ITH: Tell us about your book, The Basketball Prospectus 2010 Major-Conference Preview. How will it differ from last year’s and where will it be available?
JG: Wherever fine books are sold — online. The book will be available at the site in a few days and you’ll be able to choose between downloading it immediately as a pdf or ordering it as an actual book. (Much like the fine NBA book done by my colleagues Bradford Doolittle and Kevin Pelton, currently zooming up the charts at Amazon.)
I previewed the Big Ten, ACC, Big 12, and SEC. An obscure but promising young writer that I’ve graciously agreed to mentor, one Ken Pomeroy, did the Pac-10. I’m telling you this kid’s going places–remember the name, folks! And Dan Hanner of Yet Another Basketball Blog fame had the thankless task of previewing the Brobdingnagian Big East. Last year the instant I finished writing my Big East preview l shot out the door and found myself a hilltop from which to make a Scarlett O’Hara vow: As Jim Boeheim is my witness, never again. Damn thing’s too big.
But of course we’re too nosy to just preview teams. There are all kinds of goodies at the front of the book. For instance Will Carroll has a great and very timely piece on what happens to young legs when top prospects play hoops year-round, as they pretty much all do now.
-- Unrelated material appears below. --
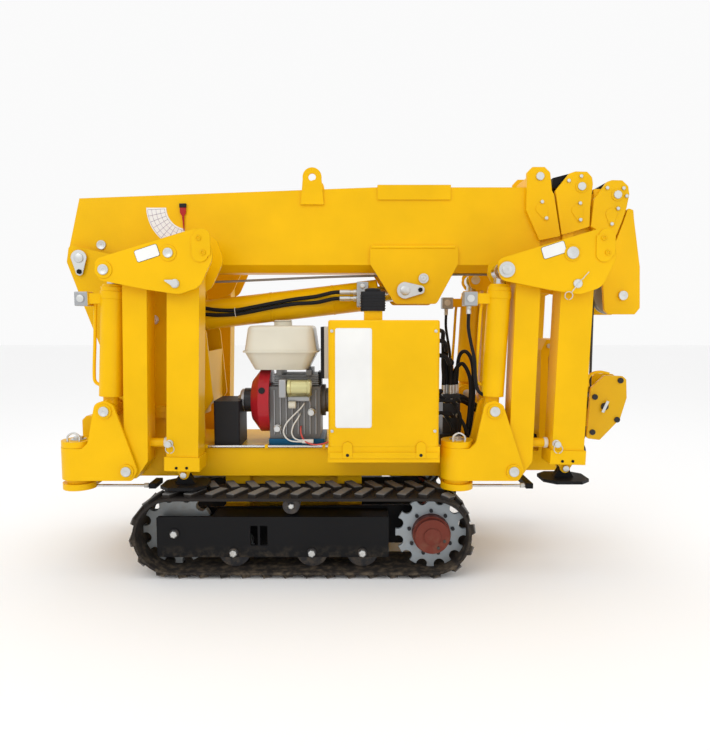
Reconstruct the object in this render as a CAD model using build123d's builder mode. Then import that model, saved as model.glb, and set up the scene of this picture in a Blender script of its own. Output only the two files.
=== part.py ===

Pelton has become essential reading for anyone interested in draft projections, and he gave us the benefit of that wisdom for the current crop of college prospects. I could go on: Pomeroy, Doolittle, and John Perrotto all chipped in with essays. I did some scribbling in that direction too.
Lastly our Foreword was written by A Very Special Guest. I’m sworn to secrecy but I suspect these dots pretty well connect themselves. Bob Knight? UN Secretary General Ban Ki-moon? Numa Numa Guy? Speculate away!
So, yeah, buy my book. I know some members of the self-appointed inside-the-Beltway gotcha media elite have questioned whether I could really write 60K words and edit an additional 60K this fast. Just tell them I say: You betcha! (Your readers can’t see this but I’m winking.)